Refocusing Your Mental Energy

What all of these strategies have in common is that they bring your attention from the source of your anxiety and stress back to your own body and mind.  They all include a method of directing your energy and attention towards what is happening in the present moment and using that energy towards mental and physical healing.

Anxiety is associated with worrying about the future in some capacity.  Many people with anxiety conditions worry about having an unexpected panic attack and they experience stress and fear about whether they will be able to cope with it when it happens. Bringing our attention to the present moment with strategies such as these can help reduce the anxiety that you feel about potential outcomes that may happen in the future.  This doesn’t take away our need to think about the future, and it doesn’t change our need to attend to our own needs in the present. But it can help balance those emotions and bring them into proportion.

I think of managing anxiety as a two-part process.  You need to have an overall strategy to create a sense of balance and general stress reduction methods to improve your overall quality of life. Then, you also need to have that toolbox full of coping skills that can help you in the acute moments when you begin to feel overwhelmed or panicked.  The strategies outlined above can help with both.

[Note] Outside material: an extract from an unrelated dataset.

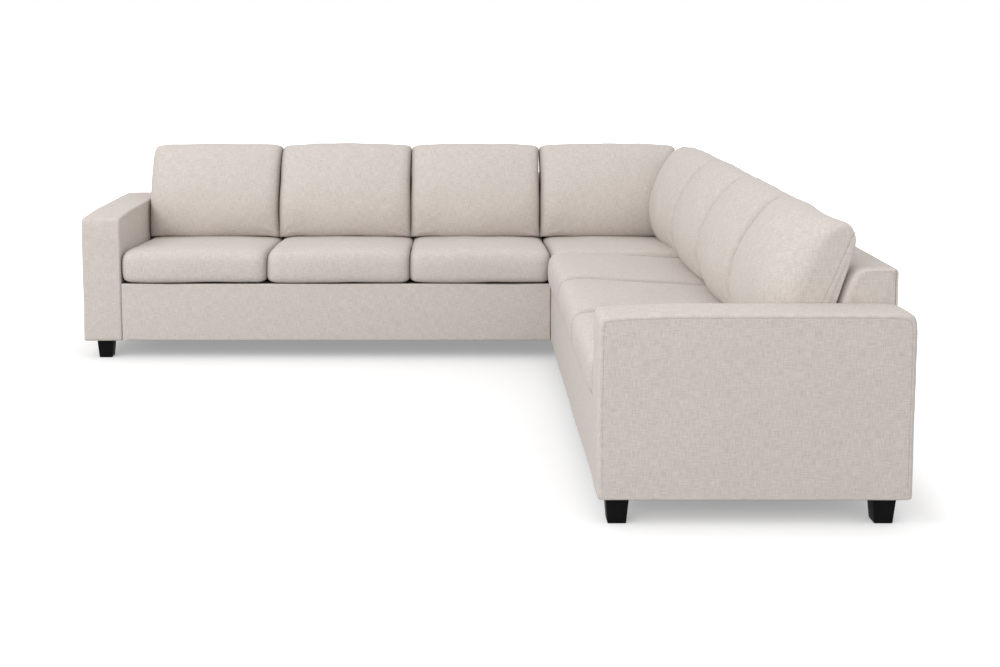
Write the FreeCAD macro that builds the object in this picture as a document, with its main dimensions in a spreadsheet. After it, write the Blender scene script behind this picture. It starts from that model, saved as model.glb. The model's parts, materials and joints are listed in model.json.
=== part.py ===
import FreeCAD, Part
import math
import os

import Sketcher

# Corner sofa in three modules: a left run of three seats with an arm, a square
# corner seat, and a right run of three seats with an arm.  Millimetres, +Z up.
# The origin is on the floor under the middle of the sofa's outline.  The left
# run stands along +Y and faces -Y; the right run stands along +X and faces -X.

doc = FreeCAD.newDocument("CornerSofa")
sheet = doc.addObject("Spreadsheet::Sheet", "Sizes")


class Length:
    """A size with its value and the expression that gives it from the sheet."""

    def __init__(self, text, value):
        self.text = text
        self.value = value

    def __add__(self, other):
        other = as_length(other)
        return Length(f"({self.text} + {other.text})", self.value + other.value)

    def __sub__(self, other):
        other = as_length(other)
        return Length(f"({self.text} - {other.text})", self.value - other.value)

    def __mul__(self, factor):
        return Length(f"({self.text} * {factor})", self.value * factor)

    __radd__ = __add__


def as_length(value):
    if isinstance(value, Length):
        return value
    return Length(str(value), float(value))


row = 0


def size(alias, value, meaning):
    """Put one driving dimension in the sheet and return it."""
    global row
    row += 1
    sheet.set(f"A{row}", meaning)
    sheet.set(f"B{row}", str(value))
    sheet.setAlias(f"B{row}", alias)
    return Length(f"Sizes.{alias}", float(value))


half_width = size("half_width", 1475, "half of the length along each wall")
run_length = size("run_length", 2036, "length of a three-seat run with its arm")
depth = size("module_depth", 914, "front to back of every module")
arm_width = size("arm_width", 166, "width of an arm")
arm_top = size("arm_top", 629, "height of the arms")
arm_proud = size("arm_proud", 12, "how far an arm stands in front of the rail")
frame_length = size("frame_length", 1870, "length of a run without its arm")
seat_pitch = size("seat_pitch", 623.3, "distance between seat cushion joints")
leg_top = size("leg_top", 85, "height of the legs")
cover_bottom = size("cover_bottom", 85.5, "lowest edge of the fabric")
rail_bottom = size("rail_bottom", 87.5, "underside of the timber rails")
rail_top = size("rail_top", 329, "upper edge of the timber rails")
deck_bottom = size("deck_bottom", 331.5, "underside of the seat deck cloth")
deck_top = size("deck_top", 334, "upper side of the seat deck cloth")
back_top = size("back_top", 728, "height of the upholstered back")
back_head = size("back_head", 154, "thickness of the back at its top")
back_foot = size("back_foot", 267, "thickness of the back at the seat deck")
back_round = size("back_round", 85, "radius of the back's inner top edge")
padding = size("padding", 12, "fabric with its foam layer")
front_padding = size("front_padding", 10, "fabric with foam on the front rail")
board = size("board_thickness", 22, "thickness of the frame boards")
web_rail = size("web_rail", 622, "front face of the rail that holds the webbing")
post = size("post_width", 45, "side of the back posts")
leg_wide = size("leg_wide", 70, "side of a leg at its top")
leg_narrow = size("leg_narrow", 55, "side of a leg at the floor")
block = size("block_side", 60, "side of the blocks that hold the legs")
block_height = size("block_height", 25, "thickness of the leg blocks")
bolt_radius = size("bolt_radius", 4, "radius of bolts and leg studs")
hole_radius = size("hole_radius", 4.3, "radius of the holes for them")
strap = size("strap_width", 60, "width of an elastic webbing strap")
seat_low = size("seat_low", 336, "underside of the seat cushions")
seat_high = size("seat_high", 474, "crown of the seat cushions")
seat_front = size("seat_front", -8, "front of the seat cushions from the rail")
seat_back = size("seat_back", 645, "rear of the seat cushions from the rail")
cushion_gap = size("cushion_gap", 2, "gap on each side of a cushion")
front_line = half_width - depth


def bind(item, prop, length):
    item.setExpression(prop, as_length(length).text)


class Station:
    """A module's own frame: x along it, y from its front to its back."""

    def __init__(self, origin_x, origin_y, turned=False):
        self.origin_x = as_length(origin_x)
        self.origin_y = as_length(origin_y)
        self.turned = turned

    def point(self, x, y):
        x = as_length(x)
        y = as_length(y)
        if self.turned:
            return self.origin_x + y, self.origin_y - x
        return self.origin_x + x, self.origin_y + y

    def placement(self, x=0, z=0):
        world_x, world_y = self.point(x, 0)
        angle = -90 if self.turned else 0
        rotation = FreeCAD.Rotation(FreeCAD.Vector(0, 0, 1), angle)
        base = FreeCAD.Vector(world_x.value, world_y.value, as_length(z).value)
        return FreeCAD.Placement(base, rotation)

    def place(self, item, x, y, z):
        world_x, world_y = self.point(x, y)
        bind(item, "Placement.Base.x", world_x)
        bind(item, "Placement.Base.y", world_y)
        bind(item, "Placement.Base.z", z)

    def box(self, name, x, y, z, along, across, height):
        item = doc.addObject("Part::Box", name)
        if self.turned:
            self.place(item, as_length(x) + along, y, z)
            along, across = across, along
        else:
            self.place(item, x, y, z)
        bind(item, "Length", along)
        bind(item, "Width", across)
        bind(item, "Height", height)
        return item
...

If you are regularly incorporating some of these strategies into your life, you will experience an overall reduction in stress and improved sense of balance in your life.  However, during moments of panic or overwhelm you want to also have methods such as aromatherapy and sensory distraction to help calm you down when needed.

You may have already practiced some of these strategies before, but if there are some you haven’t tried yet, try to incorporate some new methods into your routine.  You may be surprised to find out what works for you, and none of them will do you harm if you practice them mindfully.